Nancy Martin-Crisco wrote a heart-rending response to a blog I posted (“How to get PTSD. Twice. Worse.”) that you all should read. Her son Christopher was diagnosed with PTSD after service in Afghanistan. After a few months stateside, he was redeployed to Baghdad. It was NOT good for him. Addiction, divorce, separation from his child, depression, anxiety, anger management issues, problems with relationships, poor focus, still PTSD, a feeling of worthlessness and shame because he’s here, with us, discharged because of his addiction after 10 years in the Army, instead of with his fellow soldiers, who he feels he has let down……….
CHRISTOPHER BLAMES HIMSELF. How utterly and totally unfair that is. Christopher, the changes that you experienced in yourself that you find so damn hard to understand ARE NOT YOUR FAULT.
If the Department of Defense was a private business, they would be subject to a mega-billion-dollar lawsuit. Their leaders KNOW that redeployment of mentally disabled patients will contribute to further mental health risks, and to a rich harvest of downstream personal tragedies, BUT THEY DO IT ANYWAY.
The Martin-Crisco family has personal, special acknowledge of the further risks that can stem from the redeployment of a neurologically wounded soldier. They KNOW what is at stake for other soldiers in the same boat. It is especially poignant to hear, then, that the same scenario is being repeated for another family member. In Nancy’s words:
“My cousin’s son is about to be redeployed (to Iraq) and is listed with (the) VA as being 30% disabled due to PTSD. She’s (Nancy’s cousin is) beside herself. I’ve advised her to camp out on her Congressman’s doorstep. That’s my approach right now while I’m trying to gain more accessible psychiatric care for our son…”
In the end of her comment, Nancy calls you and me to action. She is pleading for help.: “What’s being done about it? What are you and your readers willing to do? Please understand, I’m just one mom, but I AM one mom.”
Posit Science scientists are now working hard on the development of a new class of therapeutic tools designed to help returning soldiers who suffer from PTSD, diffuse brain trauma attributable to IED blast exposure, direct trauma from head injuries, and other war-related causes. That is the main focus of MY attention.

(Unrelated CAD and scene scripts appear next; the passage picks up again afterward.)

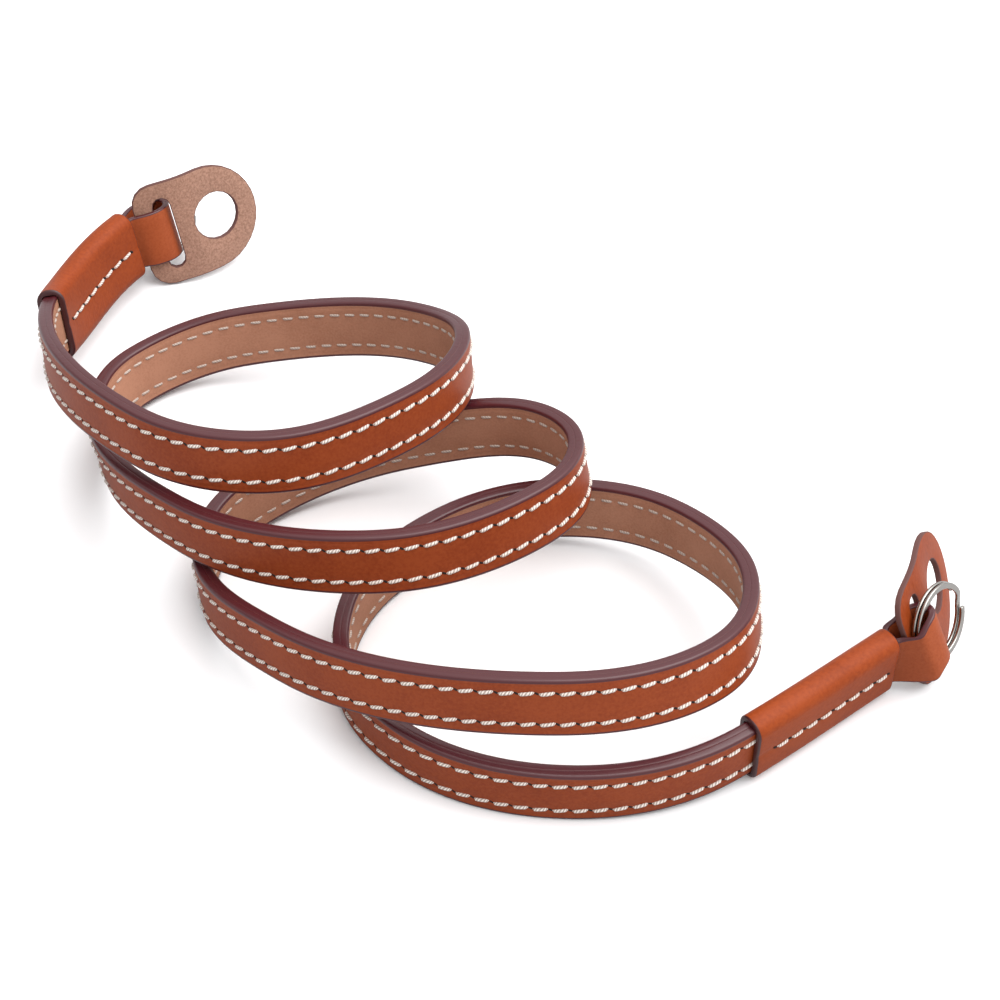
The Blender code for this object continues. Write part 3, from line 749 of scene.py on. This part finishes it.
def make_floor():
    """White paper to the camera and greyer to the leather, since little light came from below."""
    bm = bmesh.new()
    bmesh.ops.create_grid(bm, x_segments=1, y_segments=1, size=3)
    mesh = as_mesh("floor", bm)
    mat, tree, shader = new_material("matt white paper", Roughness=0.95, Specular_IOR_Level=0.2)
    seen = add(tree, "ShaderNodeLightPath").outputs["Is Camera Ray"]
    tint = add(tree, "ShaderNodeMix", {0: seen, 6: linear("#BDBDBF"), 7: linear("#FBFBFC")},
               data_type="RGBA")
    tree.links.new(tint.outputs[2], shader.inputs["Base Color"])
    mesh.materials.append(mat)
    floor = bpy.data.objects.new("floor", mesh)
    bpy.context.scene.collection.objects.link(floor)


def aim(obj, target):
    way = np.array(target) - np.array(obj.location)
    across = unit(np.cross(way, UP))
    over = np.cross(across, unit(way))
    obj.rotation_mode = "XYZ"
    columns = np.stack([across, over, -unit(way)], axis=1)
    obj.rotation_euler = (math.atan2(columns[2, 1], columns[2, 2]), math.asin(-columns[2, 0]),
                          math.atan2(columns[1, 0], columns[0, 0]))


def soft_sun(way, strength, spread):
    """A far, wide light from the given way, so that the whole surface is lit alike."""
    light = bpy.data.lights.new("wide lamp overhead", "SUN")
    light.energy = strength
    light.angle = math.radians(spread)
    lamp = bpy.data.objects.new(light.name, light)
    lamp.location = way
    aim(lamp, (0, 0, 0))
    bpy.context.scene.collection.objects.link(lamp)


def make_world(top, horizon, lean):
    """A white tent: full overhead, dimmer towards the horizon and the left, so that gloss shows."""
    world = bpy.data.worlds.new("white tent")
    bpy.context.scene.world = world
    world.use_nodes = True
    tree = world.node_tree
    way = add(tree, "ShaderNodeTexCoord").outputs["Generated"]
    parts = add(tree, "ShaderNodeSeparateXYZ", {"Vector": way})
    height = add(tree, "ShaderNodeMapRange", {"Value": parts.outputs["Z"], "From Min": -0.05,
                                              "From Max": 0.75, "To Min": horizon, "To Max": top})
    side = add(tree, "ShaderNodeMapRange", {"Value": parts.outputs["X"], "From Min": -1.0,
                                            "From Max": 1.0, "To Min": 1 - lean, "To Max": 1 + lean})
    strength = add(tree, "ShaderNodeMath", {0: height.outputs["Result"], 1: side.outputs["Result"]},
                   operation="MULTIPLY")
    tree.links.new(strength.outputs["Value"], tree.nodes["Background"].inputs["Strength"])
    tree.nodes["Background"].inputs["Color"].default_value = (1, 1, 1, 1)


def make_camera():
    camera = bpy.data.objects.new("camera", bpy.data.cameras.new("camera"))
    camera.data.sensor_width = 36
    camera.data.lens = CAMERA_LENS
    back = np.array([0, -math.cos(CAMERA_ELEVATION), math.sin(CAMERA_ELEVATION)])
    camera.location = CAMERA_TARGET + back * CAMERA_DISTANCE
    camera.rotation_euler = (math.pi / 2 - CAMERA_ELEVATION, 0, 0)
    bpy.context.scene.collection.objects.link(camera)
    bpy.context.scene.camera = camera


make_floor()
make_world(TENT_TOP, TENT_HORIZON, TENT_LEAN)
soft_sun(LAMP_WAY, LAMP_STRENGTH, LAMP_SPREAD)
make_camera()
bpy.context.scene.view_settings.view_transform = "Standard"
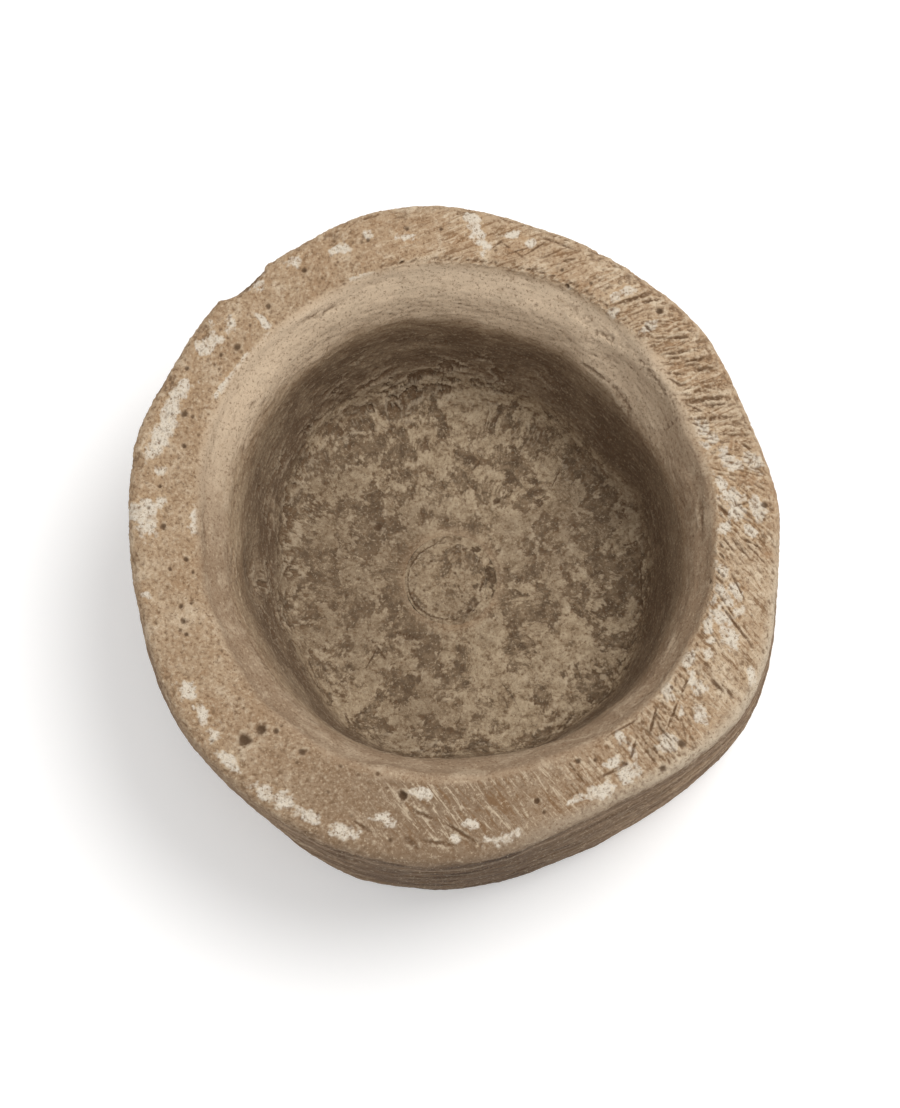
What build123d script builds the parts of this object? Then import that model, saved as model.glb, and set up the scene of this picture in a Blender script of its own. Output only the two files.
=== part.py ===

Once the validity of these new tools is demonstrated, I hope that some of you will ultimately help us bring them to these individuals sorely in need of help. I’ll tell you about those trials and their outcomes at this site, as they roll out over the next several months.
Outside of the scientific arena in which we operate, I can suggest several other courses of action that you and I CAN take that could be helpful.
- If Nancy or her cousin’s family does not receive a response from their Congressperson’s office, I would suggest that they formally warn them that without action, they will offer their testimony to the office-holder’s opponent, whatever their political party, in the next congressional election — and that they will help find grandparents, parents and soldiers from other families in the same District who will contribute to their testimony. Without follow-through, their Congressperson DESERVES to be tossed out of office, irregardless of political party. Without a response from your Congressperson, KEEP YOUR PROMISE.
- You and I can help Nancy contact other parents of young men and women with a similar history, and enlist them to demand action from the Representatives in THEIR Congressional districts, with the same basic warning. EVERY Congressperson should have these young citizens on their conscience, until they ALL receive the help that they need while they are still in, and after they are discharged from military service in these war zones. If your Congressperson doesn’t have the moral integrity to address these needs, help throw the bum out.
- Finally, you and I may know a person with a military past (or from a traumatized civilian past) who carries these invisible wounds around within their skulls. Help them understand that their brain is plastic, not steel. Help them understand that their brain just wasn’t designed to endure what theirs have experienced, without being significantly altered by it. Help them understand that the same plastic processes that have led to their brain’s operational distortions, instabilities and losses provide a valid basis for believing that the right forms of intense, therapeutic exercises can help them re-normalize their neurological abilities, and restore them to a more normal life.